Katherine Winter (Hilary Swank) es una atractiva científica a la que la vida le ha desbaratado sus creencias religiosas. En su condición decepcionada, ha encontrado en la racionalización de las manifestaciones milagrosas una forma de vida donde tirar por los suelos los mitos de poblados remotos.
En semejante labor le acompaña Ben (Idris Elba), su antiguo ayudante, que no es sino un afroamericano de aspecto culturista y firme defensor de la omnipresencia de Dios en cualquier matiz de los avatares diarios. Esta contraposición caprichosa de personajes, es obra y gracia de los hermanos Hayes, conocidos por servir previamente el guión de La Casa de Cera al español Jaume Collet-Serra para que lo dirigiera a mayor gloria de los fans de Paris Hilton y un strip-tease menor para su lista de logros vitales. A pesar de que sacar a la palestra semejante dato no puede ser nada más que una forma de hundir preventivamente todo aquello donde estampen su apellido, lejos de lo allí expuesto aquí tratan por todos los medios de hacer algo mayor. Más arriesgado sería afirmar que lo consiguen.
Con una perorata constante dando forma a un debate que tiene la insensata pretensión de llegar al gran público al contraponer dogmas, fe y lógica y ciencia, la batalla entre ateos y creyentes está perdida de antemano ante un departamento de efectos especiales y argumento necesariamente miraculoso, repleto de trampas y engaños que no esquivan en su travesía la falta de nervio para calar con convicción.
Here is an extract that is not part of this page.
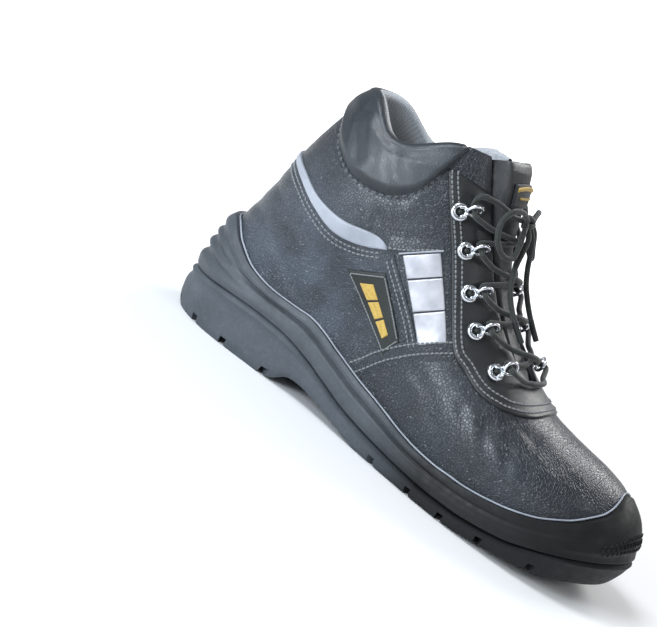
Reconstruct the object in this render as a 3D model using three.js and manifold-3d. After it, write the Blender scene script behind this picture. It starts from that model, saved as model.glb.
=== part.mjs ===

Curiosamente, tras la cámara se encuentra como realizador Stephen Hopkins, en cuyo variado currículo se incluye, además de la biopic de Peter Sellers y la secuela de Predator, 12 episodios de la temporada de 24 del año 2001. Tal experiencia se manifiesta en el brío efectista, la energía onírica de algunas escenas y rasgos de videoclip que quedan no obstante descompensados: ni el recurso a sueños engarzados o golpes visuales se hacen con un pueblo que desaprovecha potencial para crear atmósfera y oprimir a sus protagonistas. Quizá esta sea una de las formas que tiene de sembrar duda antes de los secretos del desenlace. Allí, recuperando la tendencia del final travestido que se generalizó durante años con El Sexto Sentido y que dio lugar a una avalancha de cine mentiroso, nos encontramos con una eficiencia mayor de la esperada a la hora de jugar al despiste, posiblemente ayudada por una indiferencia generalizada en lo antes visto, síntoma de que sus creadores creían que el final justificaría los medios cuando estos deberían convertirse en la mayor apuesta para entretener al espectador con independencia de la soltura a la hora de hacer explosivo el último tramo.
La Biblia como pauta de juego, el Apocalipsis, el bien y el mal encarnados en carne y hueso, son instrumentos potenciados por un departamento de efectos visuales en donde el pequeño pueblo alejado del mundo vuelve a ser un temor estadounidense para los chicos de ciudad. Quien duerma con la Biblia cerca y se asuste por las prácticas de charcutería del pueblo de veraneo, podrá estremecerse con su relato. El resto se moverán entre una cierta indiferencia, sopor con sobresaltos acústicos y una discreta sorpresa por la dignidad a la hora de buscar impactos en el cierre. Y siempre dentro de la tónica que marca el argumento.